Example: Remote on the iPhone lets you choose genre, then an artist, or from the top of the list, "all artists", then an album. On the iPad, "all artists" is missing, making browsing by album within genre impossible.
Example: The initial implementation of scatter charts in Numbers required both axes to have the same scale. Hello? Try plotting weight by height? Did anyone who ever actually used Excel's features have any input along the way?
Example: Applications with features impossible to discover. Interface design seems to follow the video game style -- mess around to get to the next level; mess around to get the feature you need. Appropriate for games, unproductive for other applications.
It's been a long time since Alan Kay was an Apple Fellow, and the lack of that level of guidance at Apple shows.
Yeah! Dark gray icons and text on black backgrounds, totally useless and unreadable, in keeping with all the toys eye-candy. So what else is new?
The more anarchistic Mac/iOS apps become, the more Apple products will become undifferentiated commodity computing devices. Lickable doesn't trump usable. And bummer for the stock price.
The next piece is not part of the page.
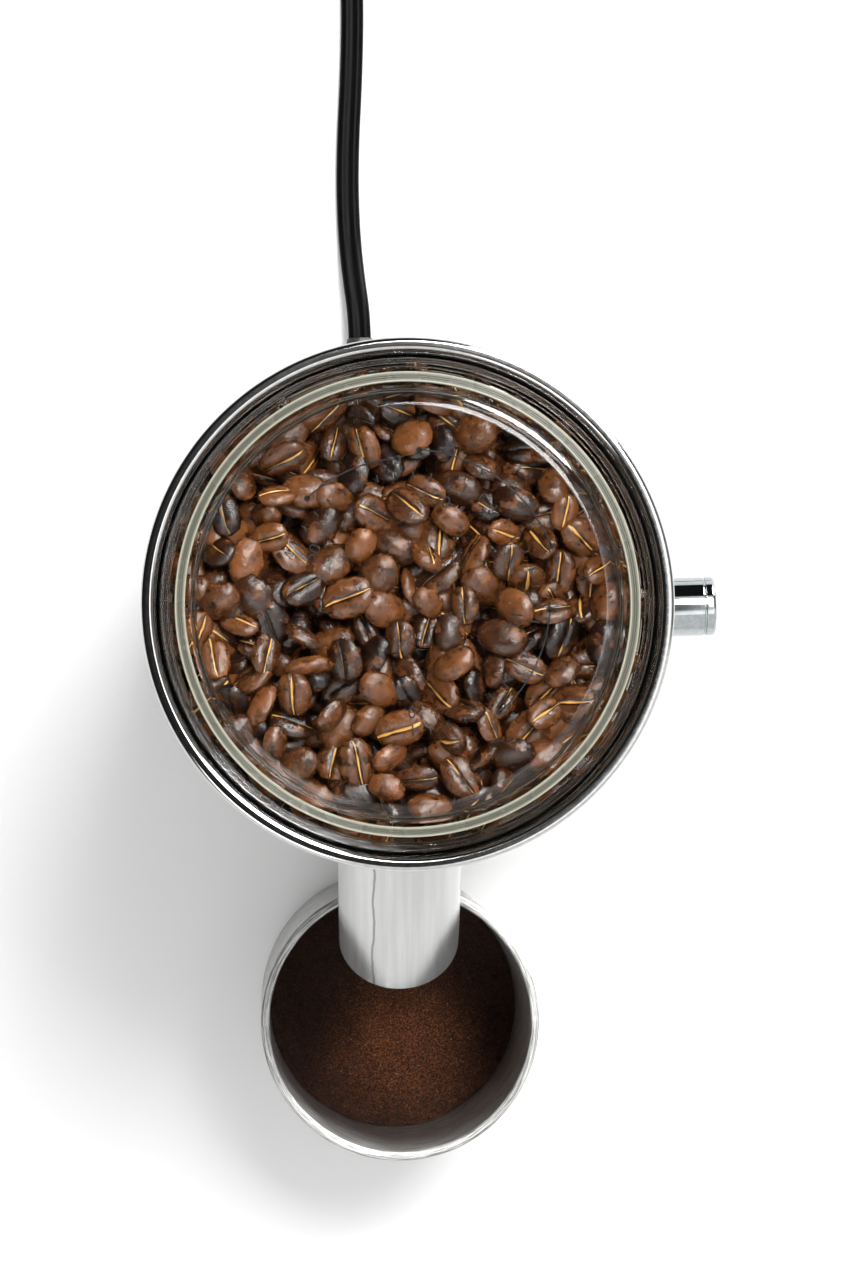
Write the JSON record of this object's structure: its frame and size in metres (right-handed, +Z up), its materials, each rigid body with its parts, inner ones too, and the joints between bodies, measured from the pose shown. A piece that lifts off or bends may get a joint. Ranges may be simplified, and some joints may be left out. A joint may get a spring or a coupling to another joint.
{
  "type": "burr coffee grinder",
  "caption": "Round steel burr coffee grinder with a clear lidded hopper, slanted front spout, lift-off metal cup, side push knob and a coiled mains flex.",
  "frame": {"origin": "on the table, at the centre of the underside of the foot pad, on the axis of the round body", "axes": "+Z up along the axis of the body, -Y towards the spout and the cup, +X towards the knob, +Y towards the flex"},
  "size_m": [0.206, 0.4656, 0.28],
  "materials": {
    "brushed_steel": "polished, rounded edges",
    "polished_steel": "polished",
    "knob_chrome": "mirror",
    "cup_metal": "fine satin brushing",
    "clear_plastic": "clear, glossy",
    "pale_silicone": "translucent, fine rings",
    "black_rubber": "matte",
    "black_plastic": "moulded",
    "cast_alloy": "as cast",
    "hard_steel": "machined",
    "gear_nylon": "moulded",
    "motor_paint": "zinc and paint",
    "brass_parts": "machined",
    "armature_steel": "laminated",
    "board_green": "solder mask",
    "component_black": "moulded",
    "flex_black": "glossy moulded"
  },
  "bodies": {
    "base": {"foot_pad": "black_rubber", "base_plate": "black_plastic", "outer_shell": "brushed_steel", "frame_posts": "hard_steel", "frame_screws": "hard_steel", "top_deck": "black_plastic", "gear_plate": "cast_alloy", "gear_case": "black_plastic", "grinder_housing": "cast_alloy", "housing_screws": "hard_steel", "main_bearings": "hard_steel", "shaft_seal": "black_rubber", "spout_tube": "polished_steel", "chute_gasket": "black_rubber", "chute": "black_plastic", "small_screws": "hard_steel", "knob_bush": "knob_chrome", "knob_bush_nut": "hard_steel", "knob_spring": "hard_steel", "switch_body": "black_plastic", "switch_bracket": "hard_steel", "motor_can": "motor_paint", "motor_end_bell": "black_plastic", "motor_bushes": "brass_parts", "motor_magnets": "motor_paint", "motor_brushes": "brass_parts", "motor_isolator": "black_rubber", "control_board": "board_green", "board_components": "component_black", "strain_relief": "black_rubber", "power_cord": "flex_black", "cord_coil": "flex_black", "cord_tie": "flex_black", "cord_tail": "flex_black", "plug_body": "flex_black", "plug_blades": "brass_parts"},
    "collar": {"collar_nut": "gear_nylon", "adjust_collar": "brushed_steel", "collar_screws": "hard_steel"},
    "burr_lift": {"upper_burr": "hard_steel", "upper_burr_carrier": "cast_alloy", "upper_burr_screws": "hard_steel"},
    "hopper_unit": {"hopper": "clear_plastic", "finger_guard": "black_plastic", "rim_ring": "brushed_steel"},
    "lid_unit": {"lid": "clear_plastic", "lid_seal": "pale_silicone"},
    "burr_rotor": {"burr_shaft": "hard_steel", "bearing_inner_races": "hard_steel", "drive_gear": "gear_nylon", "lower_burr_carrier": "cast_alloy", "lower_burr": "hard_steel", "lower_burr_screws": "hard_steel", "feed_cone": "hard_steel"},
    "motor_rotor": {"motor_shaft": "hard_steel", "armature": "armature_steel", "motor_pinion": "hard_steel"},
    "knob_push_rod": {"knob_stem": "hard_steel"},
    "knob": {"knob_cap": "knob_chrome"},
    "cup": {"grounds_cup": "cup_metal"}
  },
  "joints": [
    {"name": "collar_turn", "type": "hinge", "parent": "base", "child": "collar", "pos_m": [0, 0, 0.2066], "axis": [0, 0, 1], "range_deg": [-60, 240]},
    {"name": "burr_lift", "type": "slide", "parent": "base", "child": "burr_lift", "axis": [0, 0, 1], "range_m": [-0.0005, 0.002]},
    {"name": "hopper_lift", "type": "slide", "parent": "collar", "child": "hopper_unit", "axis": [0, 0, 1], "range_m": [0, 0.1]},
    {"name": "lid_lift", "type": "slide", "parent": "hopper_unit", "child": "lid_unit", "axis": [0, 0, 1], "range_m": [0, 0.06]},
    {"name": "burr_spin", "type": "hinge", "parent": "base", "child": "burr_rotor", "pos_m": [0, 0, 0.15], "axis": [0, 0, 1], "continuous": true},
    {"name": "motor_spin", "type": "hinge", "parent": "base", "child": "motor_rotor", "pos_m": [0, 0.034, 0.08], "axis": [0, 0, 1], "continuous": true},
    {"name": "knob_push", "type": "slide", "parent": "base", "child": "knob_push_rod", "axis": [-1, 0, 0], "range_m": [0, 0.0015], "stiffness_N_per_m": 800, "deforming": ["knob_spring"]},
    {"name": "knob_turn", "type": "hinge", "parent": "knob_push_rod", "child": "knob", "pos_m": [0.078, 0, 0.15], "axis": [1, 0, 0], "range_deg": [-150, 150]},
    {"name": "cup_slide", "type": "slide", "parent": "base", "child": "cup", "axis": [0, -1, 0], "range_m": [0, 0.12]}
  ],
  "couplings": [
    {"joint": "burr_lift", "follows": "collar_turn", "m_per_rad": 0.00047746},
    {"joint": "motor_spin", "follows": "burr_spin", "ratio": -3.8571}
  ]
}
Since more than 20 years, I use multiple applications simultaneously. That is the reason I prefer Mac OS to Windows (XP and 7) that I sometimes use. I do prefer (and bough) Apple products because : 1° there are Human Interface Guidelines; 2° Apple controls hardware AND software.
A long-overdue article!
I really blame NeXT. There was a lot of discussion about UI guideline changes when OSX came about, particularly to make room for the NeXT interface. It didn't fit with the very unified System 9 guidelines, so guess which one went. (Not Invented Here became Not Invented at NeXT.)
Remember brushed metal? A completely deviant look/feel for the iApps. I actually hacked my Mac with ThemePark to make *everything* brushed, so I had some semblance of consistency. It wasn't until the "unified" look that this went away... but Apple still ignores its guideliens.
And I agree with almost every comment, particularly the "Windows-like" behavior. Sure variety is fun, and I love a flashy app. But I remember Kai's Power Tools looking amazing, but being insanely difficult to use.